_PROBLEM_
Write out the data again in full, exactly as it reads.

■ ■ ■ ■ ■

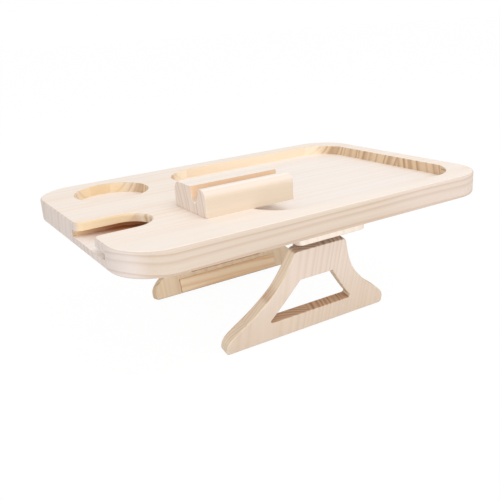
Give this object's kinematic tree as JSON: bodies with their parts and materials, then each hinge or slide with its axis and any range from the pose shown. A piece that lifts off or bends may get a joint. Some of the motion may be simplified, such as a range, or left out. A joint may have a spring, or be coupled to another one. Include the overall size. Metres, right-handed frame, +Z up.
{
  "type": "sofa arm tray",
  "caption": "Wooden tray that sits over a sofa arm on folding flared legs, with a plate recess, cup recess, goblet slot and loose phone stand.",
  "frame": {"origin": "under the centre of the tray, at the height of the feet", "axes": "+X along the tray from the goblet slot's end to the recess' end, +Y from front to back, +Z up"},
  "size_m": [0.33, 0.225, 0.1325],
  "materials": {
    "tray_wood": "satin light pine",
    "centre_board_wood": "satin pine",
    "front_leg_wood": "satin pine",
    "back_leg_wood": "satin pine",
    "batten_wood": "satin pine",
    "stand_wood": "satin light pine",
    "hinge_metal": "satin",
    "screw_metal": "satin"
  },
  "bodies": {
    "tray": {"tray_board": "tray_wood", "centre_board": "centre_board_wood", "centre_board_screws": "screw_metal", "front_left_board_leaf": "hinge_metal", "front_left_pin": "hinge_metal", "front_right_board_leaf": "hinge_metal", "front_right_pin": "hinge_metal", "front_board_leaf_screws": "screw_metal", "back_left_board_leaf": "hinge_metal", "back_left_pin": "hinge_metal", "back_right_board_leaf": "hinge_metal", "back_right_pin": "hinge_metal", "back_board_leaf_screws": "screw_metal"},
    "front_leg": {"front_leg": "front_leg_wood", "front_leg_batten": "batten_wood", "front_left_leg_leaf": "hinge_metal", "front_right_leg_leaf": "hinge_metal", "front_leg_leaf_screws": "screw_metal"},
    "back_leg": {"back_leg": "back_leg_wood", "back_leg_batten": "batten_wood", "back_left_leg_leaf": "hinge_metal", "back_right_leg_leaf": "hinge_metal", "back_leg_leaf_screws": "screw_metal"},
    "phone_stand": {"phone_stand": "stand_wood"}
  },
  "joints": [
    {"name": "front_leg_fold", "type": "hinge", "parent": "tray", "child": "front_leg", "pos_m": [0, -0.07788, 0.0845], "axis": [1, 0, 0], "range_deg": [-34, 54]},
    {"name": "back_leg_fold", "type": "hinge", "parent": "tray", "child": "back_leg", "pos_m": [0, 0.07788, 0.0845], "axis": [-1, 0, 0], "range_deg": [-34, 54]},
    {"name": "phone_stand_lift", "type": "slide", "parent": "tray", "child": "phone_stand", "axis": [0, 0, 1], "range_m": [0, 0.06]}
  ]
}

■ ■ ■ ■ ■

_WRITTEN ANSWER_
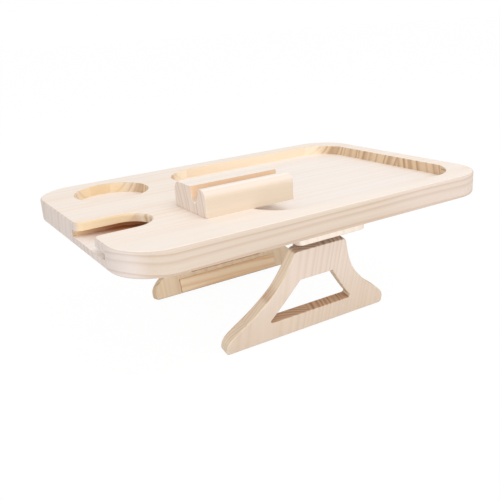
Give this object's kinematic tree as JSON: bodies with their parts and materials, then each hinge or slide with its axis and any range from the pose shown. A piece that lifts off or bends may get a joint. Some of the motion may be simplified, such as a range, or left out. A joint may have a spring, or be coupled to another one. Include the overall size. Metres, right-handed frame, +Z up.
{
  "type": "sofa arm tray",
  "caption": "Wooden tray that sits over a sofa arm on folding flared legs, with a plate recess, cup recess, goblet slot and loose phone stand.",
  "frame": {"origin": "under the centre of the tray, at the height of the feet", "axes": "+X along the tray from the goblet slot's end to the recess' end, +Y from front to back, +Z up"},
  "size_m": [0.33, 0.225, 0.1325],
  "materials": {
    "tray_wood": "satin light pine",
    "centre_board_wood": "satin pine",
    "front_leg_wood": "satin pine",
    "back_leg_wood": "satin pine",
    "batten_wood": "satin pine",
    "stand_wood": "satin light pine",
    "hinge_metal": "satin",
    "screw_metal": "satin"
  },
  "bodies": {
    "tray": {"tray_board": "tray_wood", "centre_board": "centre_board_wood", "centre_board_screws": "screw_metal", "front_left_board_leaf": "hinge_metal", "front_left_pin": "hinge_metal", "front_right_board_leaf": "hinge_metal", "front_right_pin": "hinge_metal", "front_board_leaf_screws": "screw_metal", "back_left_board_leaf": "hinge_metal", "back_left_pin": "hinge_metal", "back_right_board_leaf": "hinge_metal", "back_right_pin": "hinge_metal", "back_board_leaf_screws": "screw_metal"},
    "front_leg": {"front_leg": "front_leg_wood", "front_leg_batten": "batten_wood", "front_left_leg_leaf": "hinge_metal", "front_right_leg_leaf": "hinge_metal", "front_leg_leaf_screws": "screw_metal"},
    "back_leg": {"back_leg": "back_leg_wood", "back_leg_batten": "batten_wood", "back_left_leg_leaf": "hinge_metal", "back_right_leg_leaf": "hinge_metal", "back_leg_leaf_screws": "screw_metal"},
    "phone_stand": {"phone_stand": "stand_wood"}
  },
  "joints": [
    {"name": "front_leg_fold", "type": "hinge", "parent": "tray", "child": "front_leg", "pos_m": [0, -0.07788, 0.0845], "axis": [1, 0, 0], "range_deg": [-34, 54]},
    {"name": "back_leg_fold", "type": "hinge", "parent": "tray", "child": "back_leg", "pos_m": [0, 0.07788, 0.0845], "axis": [-1, 0, 0], "range_deg": [-34, 54]},
    {"name": "phone_stand_lift", "type": "slide", "parent": "tray", "child": "phone_stand", "axis": [0, 0, 1], "range_m": [0, 0.06]}
  ]
}